Historical Analogies in the Rise of Liberalism: The Need for Conflict Management in Seventeenth and Eighteenth Century Europe.

Conservatives will often warn that too much racial and ethnic diversity will lead America to Balkanization - the division of the country into ethnically distinct — and feuding regions. The Liberal Establishment reply is essentially that radical pluralism — at least radical pluralism in a society dedicated to radical individualism will be a peaceful one. Essentially they are making the French liberal philosophe Voltaire's argument about eighteenth England and its radical religious pluralism. "If there were only one religion in England, we should have to fear despotism - if there were two, they would cut each other's throats; but there are thirty, and they live in peace and happiness," (Philosophical Letters). England was then undergoing an unprecedented commercial and industrial revolution, spurred in large measure by the rise and celebration of individualism which was also accompanied by a deep dislike of revealed, dogmatic religion resulting from the mayhem that rose in the wake of the original sixteenth century Protestant Reformation, the Roman Catholic Counter-Reformation, and the especially ferocious disputes over the nature and doctrines of England's own established church.

Eighteenth century liberal Enlightenment tirades against "prejudice," "bigotry," and "enthusiasm" were almost all directed against men hawking brands of Christian doctrine and practice, whether popes, Jesuits, Presbyterians or Baptists, not men stoking racial or ethnic hatreds. The Liberal solution was that of religious toleration championed by John Locke, the liberal philosopher who argued that religious disputes should be taken out of public life and privatized.

In many ways, the wars of nationalism in Europe from 1914 to 1918, and, probably even more importantly, the war against Adolf Hitler and his Social Darwinistic racial views spurred our own post-World War II western liberal elites to do what eighteenth century liberals like Voltaire wanted to do: "abolish the infamy." That is, men of the so-called "Enlightenment" sought to bring mankind happiness through the abolition of dangerous, dogmatic religions — though they did often espouse their own vague brand of "natural religion" and a very unchristian notion of "Nature's God." (A modem counterpart is the desire to substitute universalistic or "civic-based" nationalities in place of ethnically, or even linguistically, exclusive nations. Such is the intention of those like Bill Clinton and David Hollinger for "the New America.") For men like Voltaire and Thomas Jefferson, the world could be substantially freed from the "infamy" of religious hatred, cruelty, and superstition, largely through the advancement of a scientific knowledge giving only natural explanations for the reality before men's eyes.

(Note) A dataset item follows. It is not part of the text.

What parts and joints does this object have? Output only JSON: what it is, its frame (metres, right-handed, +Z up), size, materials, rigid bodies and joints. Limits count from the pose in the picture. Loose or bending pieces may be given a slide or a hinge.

In their "supreme graciousness," however, Enlightenment liberals did allow a certain compassion" for the many "weak-minded" who would need to continue clinging in their private lives to the faith in the Resurrection. Enlightenment liberals thought that the continuation of Christianity would probably still be necessary for maintaining the broader public's morals. (For the same reason, liberals like David Hollinger are similarly willing to extend a certain tolerance to ethnic groups, which have been properly "domesticated"— that is make no authoritative claims over the individual or the civil state: These "weaker minded" people are unable or unwilling to live the life of the radical, self-directed individualist, and so need a group, even an inherited group in which to cling, in order to have a sense of belonging.) But for most educated — that is liberal-minded men — during much of eighteenth century western Europe, it was enough to trust in Reason and the general benevolence of mankind freed from "superstition," and the maintaining of a sense of "enlightened self-interest" by accruing profits in a mutually beneficial, peace inducing free trade. A rather similar view regarding race is currently espoused by the likes of Bill Clinton, Tony Blair, and other luminaries of our own post-modern, New Age "Enlightenment."

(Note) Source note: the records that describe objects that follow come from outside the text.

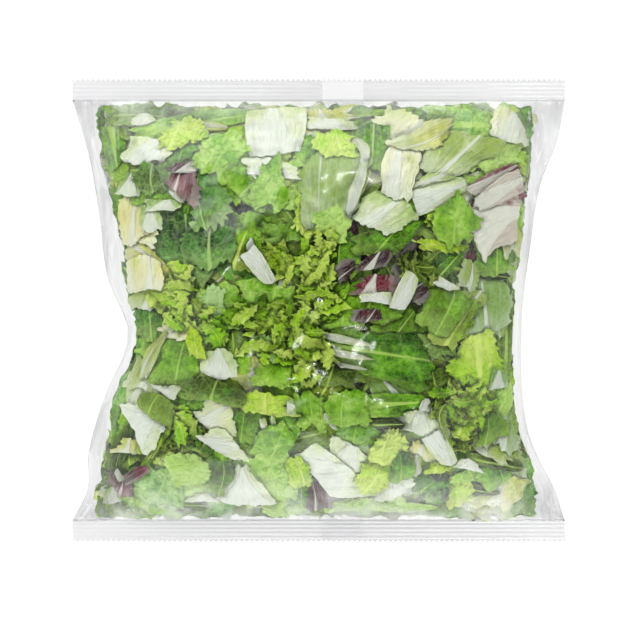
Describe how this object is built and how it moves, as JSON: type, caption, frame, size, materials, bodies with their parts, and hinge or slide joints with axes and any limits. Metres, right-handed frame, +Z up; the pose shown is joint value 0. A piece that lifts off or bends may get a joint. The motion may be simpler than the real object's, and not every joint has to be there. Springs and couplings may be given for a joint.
{
  "type": "bag of salad leaves",
  "caption": "Clear sealed pillow bag full of mixed salad leaves, lying on its back, with crimped, zigzag-cut end seals and a folded back seam.",
  "frame": {"origin": "on the table, under the middle of the bag's bounding box", "axes": "+X across the bag along its end seals, +Y towards its top seal, +Z up from the table"},
  "size_m": [0.25, 0.235, 0.0757],
  "materials": {
    "filled_bag": "clear glossy film over mixed green leaves, for the plain solid",
    "clear_film": "clear glossy oriented film, a little milky where two layers lie together",
    "green_leaf": "smooth waxy salad leaf, light veins",
    "frilly_leaf": "curly toothed endive leaf, yellow-green",
    "pale_leaf": "pale heart leaf and white rib, juicy and smooth",
    "red_leaf": "wine-red chicory leaf with white ribs",
    "leaf_mass": "dark crumpled leaves in the middle of the bag"
  },
  "bodies": {
    "root": {"salad_bag": "filled_bag"}
  },
  "joints": []
}
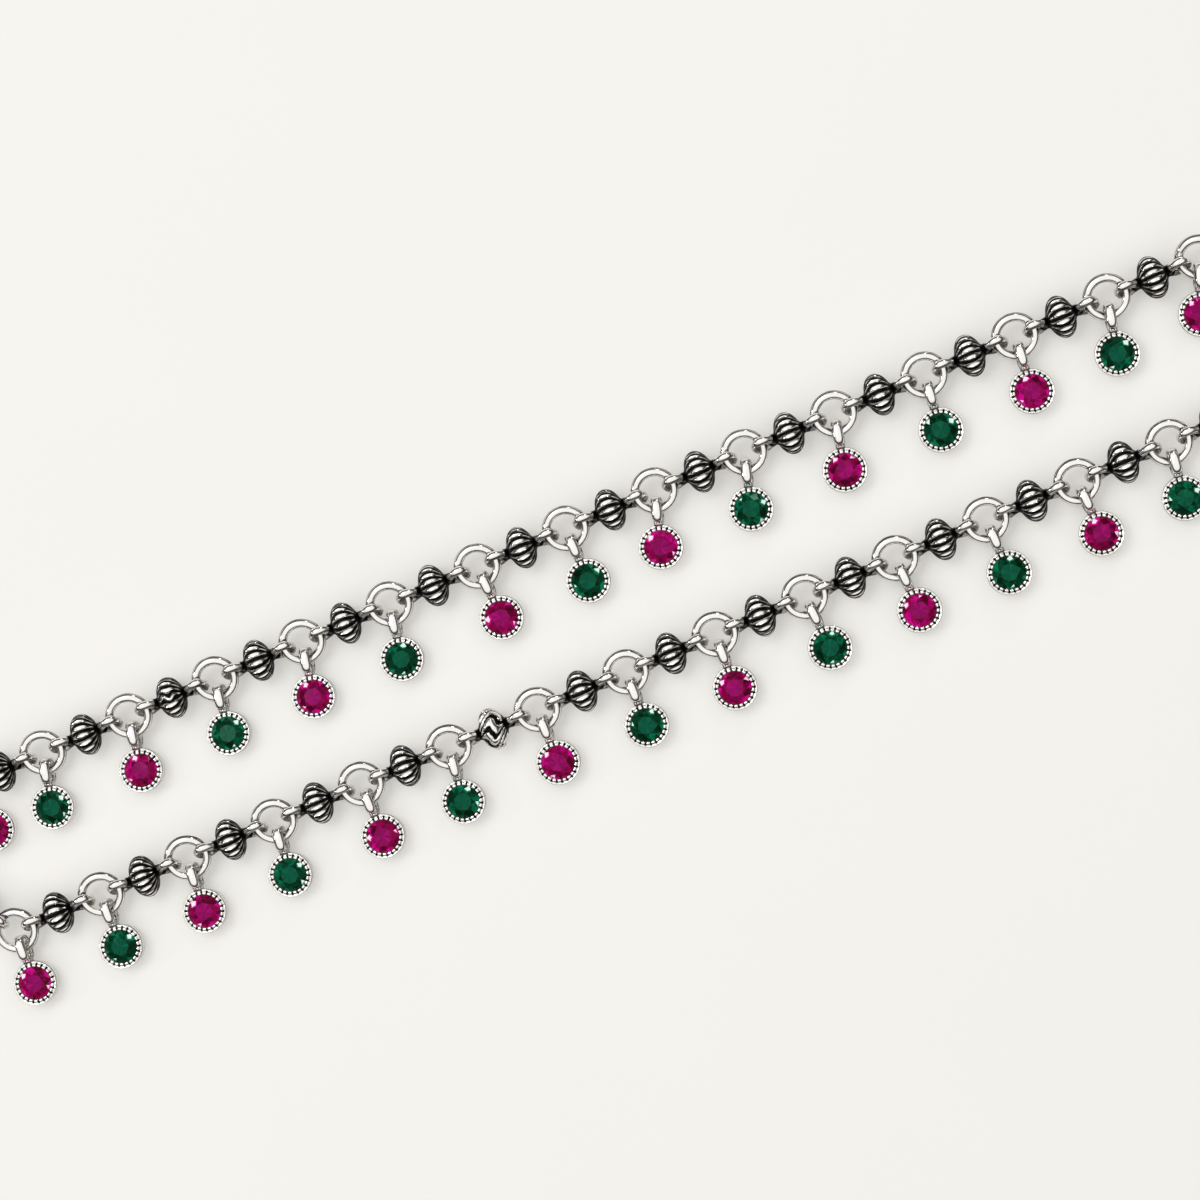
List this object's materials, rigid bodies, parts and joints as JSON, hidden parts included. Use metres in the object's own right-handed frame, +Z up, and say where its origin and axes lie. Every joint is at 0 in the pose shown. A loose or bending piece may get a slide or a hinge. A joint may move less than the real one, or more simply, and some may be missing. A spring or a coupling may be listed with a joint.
{
  "type": "payal anklet",
  "caption": "Silver charm anklet: oxidised melon beads linked by jump rings, with a bezel-set stone drop on every ring, green and magenta in turn.",
  "frame": {"origin": "middle of the base, on the surface that the anklet lies on", "axes": "+X along the long loop, +Y away from the side that the drops are combed to, +Z up"},
  "size_m": [0.139, 0.0224, 0.0038],
  "materials": {
    "polished_silver": "bright polished silver, with the beads' grooves and necks oxidised black",
    "magenta_stone": "faceted magenta stone in a polished silver bezel",
    "green_stone": "faceted dark green stone in a polished silver bezel"
  },
  "bodies": {
    "root": {"chain_upper_run": "polished_silver", "chain_lower_run": "polished_silver", "drop_01": "magenta_stone", "drop_02": "green_stone", "drop_03": "magenta_stone", "drop_04": "green_stone", "drop_05": "magenta_stone", "drop_06": "green_stone", "drop_07": "magenta_stone", "drop_08": "green_stone", "drop_09": "magenta_stone", "drop_10": "green_stone", "drop_11": "magenta_stone", "drop_12": "green_stone", "drop_13": "magenta_stone", "drop_14": "green_stone", "drop_15": "magenta_stone", "drop_16": "green_stone", "drop_17": "magenta_stone", "drop_18": "green_stone", "drop_19": "magenta_stone", "drop_20": "green_stone", "drop_21": "magenta_stone", "drop_22": "green_stone", "drop_23": "magenta_stone", "drop_24": "green_stone", "drop_25": "magenta_stone", "drop_26": "green_stone", "drop_27": "magenta_stone", "drop_28": "green_stone", "drop_29": "magenta_stone", "drop_30": "green_stone", "drop_31": "magenta_stone", "drop_32": "green_stone", "clasp_hook": "polished_silver"}
  },
  "joints": []
}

But even before the calamitous European ethno-nationalist wars from 1914-1945, the seeds of racial revolution were planted and germinating under the instruction and guidance of the anthropologist Franz Boas. Boas and his disciples preached the equality of the different peoples or races, thereby contradicting the general nineteenth century view of innate intellectual inequality, with Europeans placed atop a hierarchy, Africans at the bottom, and Asians and Hispano-Indians in between. Such a view was commonly wrapped in the garb of Social Darwinism which saw human life as a continuation of the survival of the fittest" (often merely the survival of the strongest) going on in all of nature. Some secular Europeans, cut off from Christian ethics, dreamed of repopulating the Earth with Europe's teeming masses - once weaker groups were removed from the scene." This common nineteenth century view of racial inequality contradicted the egalitarianism of liberalism's first philosophers (both Englishmen) Thomas Hobbes (1588-1679) and John Locke (1632-1704). Though, to be fair, Hobbes and Locke used rather different criteria to define equality than would the nineteenth century anthropologists. Hobbes and Locke in part based their view of equality on the rude ability of the weak to kill the strong or socially superior — or in more recent times, riot, burn and loot private property, and murder passersby as in Los Angeles in 1992. In the nineteenth and early twentieth centuries, Liberalism was partly side-tracked from its original support of equality by a receptivity to theories of racial inequality. But by 1945, liberalism stood "armed and dangerous" fortified by the egalitarian findings of Frank Boas in anthropology, and having just defeated Nazi Germany, Fascist Italy, and Imperial Japan, confident once more as in the days of absolute monarchs and landed aristocrats in the truth of egalitarianism—and unafraid of contradiction.